Perfectionism drives individuals not just to excel, but to be the best at everything they do and at all times. A perfectionist will often expect excellence of others as well. This might sound reasonable, but it can be a huge strain on business and personal relationships, especially when you’re the one who has to deal with such an individual.
After all, no one is perfect, although perfectionists do their best to come close. And perfectionists can learn some very bad traits that are a direct result of their often unreasonable expectations. If someone you know and deal with is a perfectionist, here are some tips for managing expectations and overcoming the difficulties of perfectionism.
Perfectionists can be difficult to work with if you aren’t always up to the task, but this can be controlled early on by managing their expectations. If they come to you with unrealistic expectations, don’t just tell them so, but educate them as to why it is so. Explain in detail and have confidence while doing so as anything less than a confident explanation will seem like an excuse and they’re more than likely to take their business elsewhere. Randa Clay has this to say:
Often, clients don’t know what to expect or have unrealistic expectations. Knowing what their expectations are is the key to managing them. Since I am the one who sets their expectations – it’s my fault if they’re disappointed.
It is important to set these expectations right away as this is all they will have to go on until you are able to deliver. If you regularly have business with them, take note of how well you perform for them. Randa says:
Keeping track of how long it takes to do projects helps me to better estimate future jobs. I have to guard against overselling, especially when it’s a client I really want to work with.

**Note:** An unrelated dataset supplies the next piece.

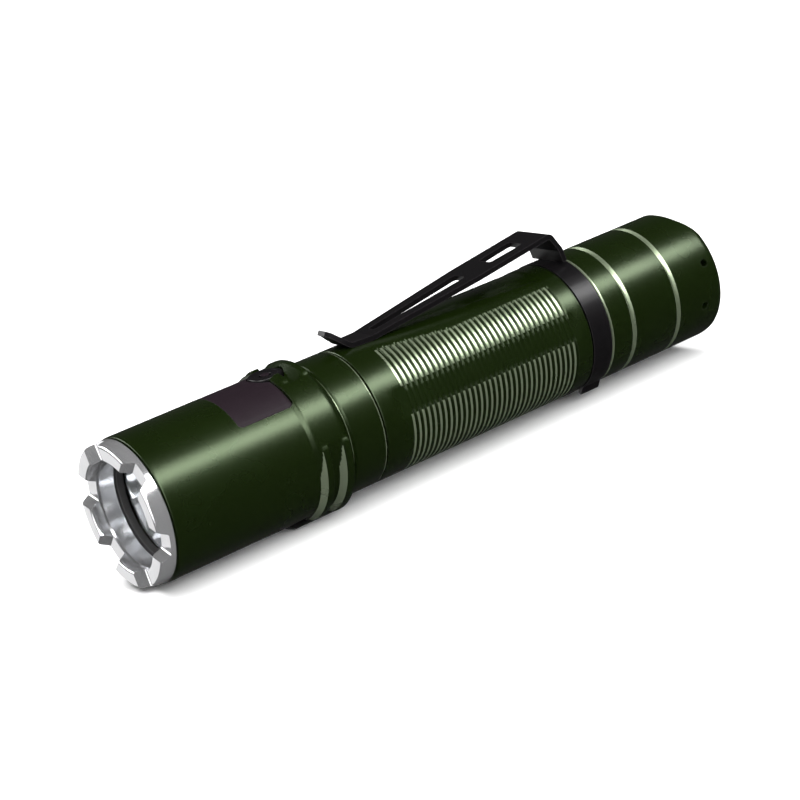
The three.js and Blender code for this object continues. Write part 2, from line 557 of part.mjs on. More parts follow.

One thing you can do to make sure they come away from the business relationship feeling satisfied is by managing their perception. It’s often not about how quickly you completed the transaction, but how quickly you completed in comparison with their expectations. Two contractors can work on the same project and finish it within a week. However, the one who tells their client they will be done in 10 days but finishes in 7 will have more satisfied customers than the contractor who says it will be done in 5 days but is 2 days late.
Anticipate What They Need
Expectations can change throughout a business relationship as a result of fluctuating conditions. This is something you have to be able to anticipate as well. Annie Pace Scranton of Forbes.com says:
This one definitely takes time and practice, but think about it: no one knows your business as well as you do. You know when things are going great and when you need to ramp up your efforts. It’s so important to share that with a client through a simple email stating “I’m going to spend extra time this week working on your project – I really want to get you out there as much as you do.” It can go a long way.
One thing you can do to figure out what they want before they know what they want is to drop a few hints or clues as to what direction you want to take and see how they react. That way, you can identify their main concerns, determine if their expectations are realistic or not, and step in when it reaches a point where their expectations might become unrealistic. A lot of people think that they can talk themselves out of anything, but knowing how to anticipate what they want will go a long way in keeping your business partners and clients happy.
Keep in Touch
If there is anything that is dangerous to a business relationship, it’s a lack of communication. This can lead to them feeling disconnected, ignored or not being properly cared for. Spinsucks.com says:
…some clients will prefer different methods and different lines will be better for different tasks. For example, an in-depth, bulleted email may be a good way to lay out important points before a phone meeting, while a video chat may be the best way to smooth things over when a client raises a concern. No matter, make sure to invest time into communication, rather than brushing it aside as a tertiary matter.
It can be tempting to stick to email since it’s the least annoying to deal with and takes the least time. However, email is the least personal of all communication and a client or business partner will quickly feel disconnected or ignored by you if you funnel all of your communication that way. Spinsucks.com says:
A good rule of thumb is to prioritize in-person meetings first, then face-to-face virtual hangouts using a tool such as Google+ Hangouts, Skype, or GoToMeeting. After that, go to the phone, then email.
This is similar to managing perception and is one of the keys to keeping your business relationships healthy. The secret is in not just doing more than is expected of you, but letting them know you are making the extra effort to over-deliver and getting them excited about it. Darren Shirlaw of GrowingBusiness says:
…you need to create an element of excitement about the extra activity. This means you have to be more creative in thinking about ways to make your customers feel special and ensure your customer service strategy accommodates the need to continually update your offering. It also means you need to consider how to build the cost of developing new value-added offers into your budgets on an on-going basis.
Keep in mind that this extra effort is something that will still cost money and needs to be factored into your pricing. If you can’t sustain it due to budget constraints, look somewhere else for where you can still add value.